Even if you do manage to make something, this turns out to be less than 50 per cent of the artist’s job. Next, you have to make the work matter to someone else—and, ideally, not just to matter, but to speak to their hearts and lodge in their minds so that they come back again and again to reconsider what you have said and done. In short, to imbue the work with such vitality that it starts to have a life of its own—distinct from its maker.
People in general—and critics in particular—often think that there is some magic that confers creativity. And maybe there is—once in an artist’s lifetime, a writer might be handed down a novel or a song on some pre-heated Promethean plate. But for the rest of the time, it’s sheer stamina, toil and craft. And this long-distance dedication defeats even great artists who break through in their early lives only then to fade away or implode or repeat themselves. As Émile Zola has it: “The artist is nothing without the gift, but the gift is nothing without work.”
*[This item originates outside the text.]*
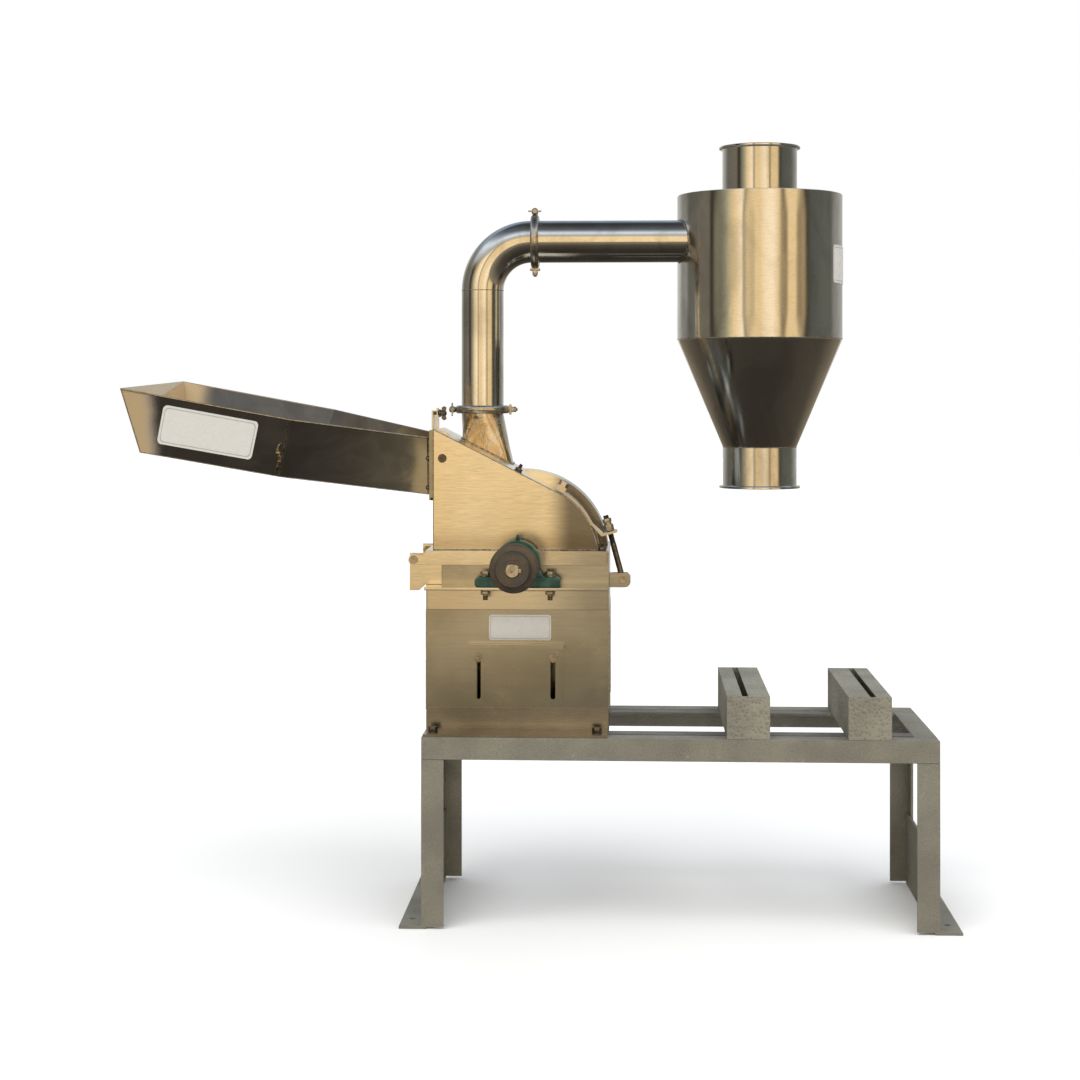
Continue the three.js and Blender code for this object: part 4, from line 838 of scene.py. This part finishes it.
def covers():
    wall, split, bottom = COVER["wall"], COVER["split"], COVER["bottom"]
    front, drum = CASING["front"] + 2, DRUM["chamber"]
    outer = prism(cover_outline(drum, 0, bottom, False), "y", front, split)
    inside = prism(cover_outline(drum, wall, bottom - 5, False), "y", front + wall, split - wall)
    suction = disc(SUCTION["chamber"], split - 10, split + 1, 0.1, 64)
    suction.transform(put(AXIS[0], 0, AXIS[1], "y"))
    throat = slab(COVER["left"] - 5, COVER["left"] + wall + 1, *THROAT)
    shell = Shape().take(carve(outer, inside, suction, throat), bevel=0.5)
    x = COVER["left"]
    tab_top = 1045
    tab = [(x + 2, roof(x + 2) - 2), (x + 28, roof(x + 28) - 2), (x + 28, roof(x + 28) + 3),
           (x + 5, roof(x + 5) + 3), (x + 5, tab_top), (x + 2, tab_top)]
    shell.take(prism(tab, "y", GATE_SCREW[0] - 12, GATE_SCREW[0] + 12), bevel=0.6)
    add_piece("chamber_cover_shell", shell, "cover", nodes=("chamber_cover",))

    front, rear, drum = split + GAP, COVER["rear"], DRUM["blower"]
    outer = prism(cover_outline(drum, 0, bottom, True, 72), "y", front, rear)
    inside = prism(cover_outline(drum, wall, bottom - 5, True, 72), "y", front + wall, rear - wall)
    suction = disc(SUCTION["blower"], front - 5, front + 10, 0.1, 64)
    suction.transform(put(AXIS[0], 0, AXIS[1], "y"))
    outlet = slab(*OUTLET, 900, 1100)
    shell = Shape().take(carve(outer, inside, suction, outlet), bevel=0.5)
    add_piece("blower_cover_shell", shell, "cover", nodes=("blower_cover",))

    seams = Shape()
    outline = cover_outline(DRUM["chamber"], 0, bottom, False, 60)
    for y, points in ((CASING["front"] + 2, outline[1:]), (split, outline[2:])):
        path = []
        for (ax, az), (bx, bz) in zip(points, points[1:]):
            count = max(1, int(math.hypot(bx - ax, bz - az) / 4))
            shares = [k / count for k in range(count)]
            path += [(ax + (bx - ax) * k, y, az + (bz - az) * k) for k in shares]
        seams.take(weld_bead(path, 1.1, y))
    add_piece("cover_welds", seams, "ground", "cover")

    beads = Shape()
    y, foot = CASING["front"] + 1.6, bottom + 0.6
    beads.take(weld_bead(line((x + 1, y, foot), (103, y, foot), 90), 1.3, 21))
    beads.take(weld_bead(line((x + 0.4, y, bottom), (x + 0.4, y, 1000), 70), 0.9, 22))
    add_piece("cover_foot_welds", beads, "weld", "cover")


def trough_loop(corners, counts=(10, 12, 10)):
    """Outside points round the trough, then the inside ones back, each wall cut into counts."""
    corners = [Vector(c) for c in corners]
    inward = [Vector(step) * SHEET for step in ((0, 1, 0), (0, 1, 1), (0, -1, 1), (0, -1, 0))]
    flat = [Vector(step) * SHEET for step in ((0, 1, 0), (0, 0, 1), (0, -1, 0))]
    outside, inside = [], []
    for wall, count in enumerate(counts):
        for i in range(count):
            outside.append(corners[wall].lerp(corners[wall + 1], i / count))
            inside.append(outside[-1] + (inward[wall] if i == 0 else flat[wall]))
    outside.append(corners[3])
    inside.append(corners[3] + inward[3])
    return outside + inside[::-1]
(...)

In Dylan’s case… Well, the man has turned up at the studio—not once, or twice, or even 10 times—but 36 times. Think about that. Turning up ready to go with fresh songs for a fresh attempt at saying something meaningful, beautiful, important. Ready to work. Ready to surpass himself again. Ready to render everything he has got in a form and structure that the rest of the world can share. More than this, though, for long periods in his life, Dylan has had to turn up for this work against a backdrop of deeply personal public criticism and condemnation—usually vituperative and often visceral.
Imagine, for a moment, that every time you completed a year’s work, millions of people around the world attacked you because you hadn’t done whatever it was they wanted or expected of you. Not just attacked you, but barracked and heckled and shouted “Judas!” at you in your workplace, then took to the newspapers to write you off as terrible at the very thing you’ve spent your life doing so that all your friends and family and employers could read it. And that’s just the public stuff. Add to that the chaos of his personal circumstances—the children, marriages, divorces, the anxiety about money, the deaths of friends—all that life hurls in your way. You wouldn’t carry on. Not if you’d already proven yourself 10 times over. Not if you’d already changed the face of music once. Not if your legacy and influence were already assured. Not if you were already a giant of American letters. Not unless, that is, you were one of the truly great artists with the kind of stamina the rest of us cannot scarcely imagine. Not unless you were building a ladder to the stars and you were determined to climb on every rung.